The name itself is a bit of a misnomer as the bands and ensembles play a wide variety of music and are certainly not limited to the two composers in the name. During our visit River City Brass played New Orleans jazz, a Star Wars medley, and more to give you an example.
It is also worth noting that the stage is typically put up in an open clearing, with the Mellon Park hillside facing away from the stage. Those who want to see the band (and sit in the shade!) should plan to arrive quite early as the spots fill up fast. Otherwise you can sit out in the clearing (which can get hot) or on the hillside in the shade, minus a view of the stage. Definitely not deal breakers, but worth keeping in mind.
The Ann Katharine Seamans Memorial
Going beyond the live music, the feature of the Mellon Park's Walled Garden you absolutely must check out is the memorial to Ann Katharine Seamans- a Pittsburgh native who loved to visit the park to watch the stars come out at night. To honor her memory, artist Janet Zweig was commissioned to create a unique piece that honors the moment of her birth in 1979.
So why can you only view this memorial at night? Well, the installation, known as 7:11AM 11.20.1979 79º55'W 40º27'N, is made up of 150 light diodes installed into the ground inside the Walled Garden and only turn on after the sun sets- much like stars coming out at night!

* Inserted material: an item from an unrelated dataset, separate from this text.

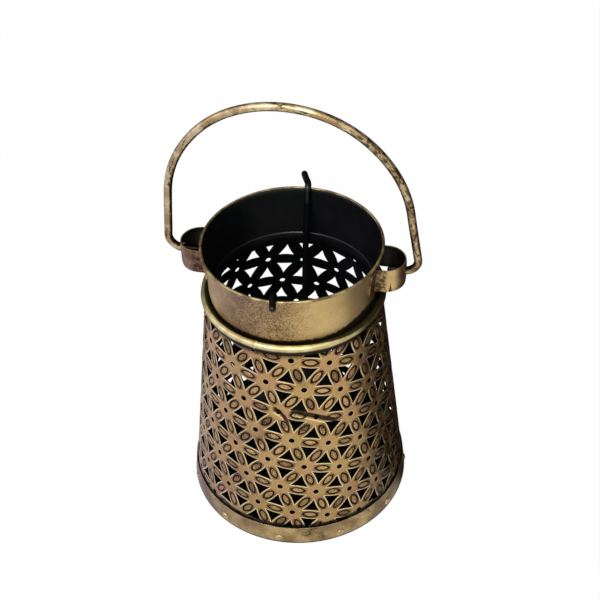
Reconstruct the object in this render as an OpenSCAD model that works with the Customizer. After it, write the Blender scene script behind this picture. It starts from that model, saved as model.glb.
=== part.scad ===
// Hanging tealight lantern of pierced sheet metal, standing on the XY plane.
// The ears and the bail lie along X, the front of the lantern faces -Y.

/* [Pierced body] */
// Outside diameter of the pierced wall at the floor
body_base_d = 107.2; // [95:0.1:120]
// Outside diameter of the pierced wall at its top edge
body_top_d = 80.4; // [70:0.1:90]
// Height of the pierced wall
body_h = 116.2; // [100:0.1:140]
// Thickness of the wall sheet
wall_t = 0.8; // [0.5:0.1:1.5]
// Distance between the centres of neighbouring flowers
flower_pitch = 17.4; // [14:0.1:22]
// Hole at the centre of each flower
flower_hole_d = 2.8; // [1:0.1:4]
// Flower centre to the nearest corner of a pierced triangle
corner_dist = 5.1; // [4:0.1:6]
// Width of a petal strip at its middle
petal_w = 6.4; // [5.4:0.1:8]
// Plain strip left along the top edge
top_margin = 1.6; // [1:0.1:5]
// Plain strip left along the bottom edge
bottom_margin = 3.2; // [1:0.1:8]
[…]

To make this memorial even more personal, the lights are installed in a pattern that matches the constellations that were overhead on the moment of Ann's birth in 1979.
Mellon Park is a Unique Experience in Pittsburgh
When you first enter the park after hours, you may wonder if the exhibit still exists because the photos you see online may be a bit misleading. Rather than all of the stars being visible across the entire garden, most of them are obscured by the grass such that you only see the ones closest to you. This means that stars come in and out of view as you wander the grounds throughout the exhibit, just as they come into view across the night's sky over time.
You may not get to see the constellations as intended, but the effect is pretty neat all the same.
Whether you decide to visit this park to watch the stars move across the sky like Ann Katharine Seamans did, or only make a brief visit to make your own star trails with a camera like we did, or even during the day in the summer to listen to the live music, Mellon Park is well worth the stop to check out a feature of Pittsburgh's public parks and gardens you may never have heard about!
Mellon Park is located along Fifth Avenue in Point Breeze/Shadyside The Walled Garden is located in the section of the park to the south of Fifth Avenue, with parking available on Parkton Place off of Shady Avenue near the Phipps Garden Center. For a star map of the light diodes at the park, click here.
Please note that the Walled Garden is substantially darker than illustrated in our photos as they were taken with 15 to 30 second exposure to compensate for the low lighting.